Common Confusions to Avoid
- “Safe” does not mean spiritually guaranteed. In this article, safe means the method reduces avoidable uncertainty around materials, water contact, handling, and storage.
- More contact is not automatically better. Direct immersion may look stronger in a photo, but it is not the more careful method when the water may touch or enter the body. Keeping rose quartz outside the jar is not a weaker ritual; it is a cleaner boundary.
- More ingredients can make the water less useful. Herbs, oils, salt, glitter, fragrance, other crystals, and flower petals may look beautiful, but each addition changes how the water can be used. For a simple rose quartz moon water ritual, plain water and indirect crystal placement are enough.
- Moon water should not replace practical care, emotional support, or professional help when those are needed. A ritual can sit beside daily care; it should not stand in for it.

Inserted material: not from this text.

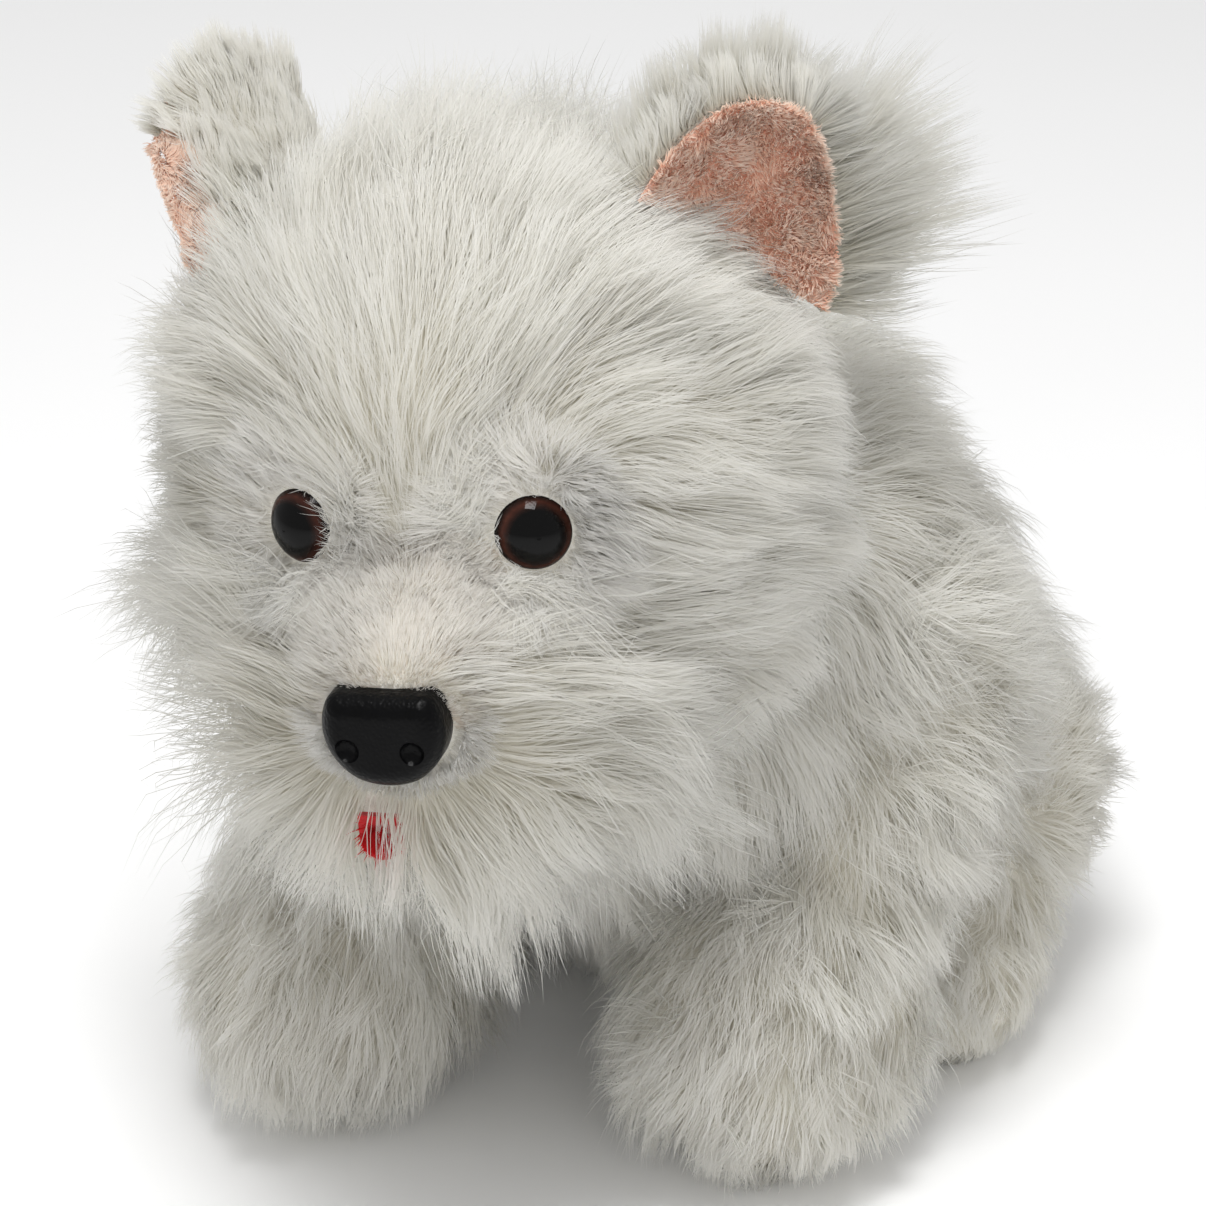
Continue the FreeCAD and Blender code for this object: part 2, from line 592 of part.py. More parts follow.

A Small Ritual Structure You Can Keep
Use a three-part rhythm: prepare, place, close.
Prepare
Prepare the jar with clean water and set the rose quartz beside it. Keep the area uncluttered. If you use a candle, incense, or another ritual object, keep it separate from the water preparation.
Place
Place the jar where it can rest undisturbed. Say or write one sentence of intention. For energy support, the most grounded intentions are usually about attention rather than outcome: “I choose a steadier rhythm,” “I allow softness without losing clarity,” or “I give myself one quiet place to return to.”
Close
Close the ritual in the morning. Bring the jar in, thank the moment if that language fits your practice, and decide how the water will be used. You might add a few drops to a bath, wipe a windowsill, or water a non-delicate plant if plain water is appropriate for that plant. If drinking it, return to the simplest rule: clean water, clean container, no crystal contact, and no added ritual ingredients.
The Clear Limit
A safe rose quartz moon water ritual is mainly a clean, symbolic practice. It can help organize attention, mark a lunar moment, and give rose quartz a place in a gentle personal routine. The available material for this page does not support claims that rose quartz, moonlight, lunar photons, feminine frequency, or crystal energy mechanisms produce measurable effects in the water or the body.
So the most careful answer is also the simplest: use indirect crystal charging, keep the water plain, handle it cleanly, store it briefly, and let the meaning stay symbolic.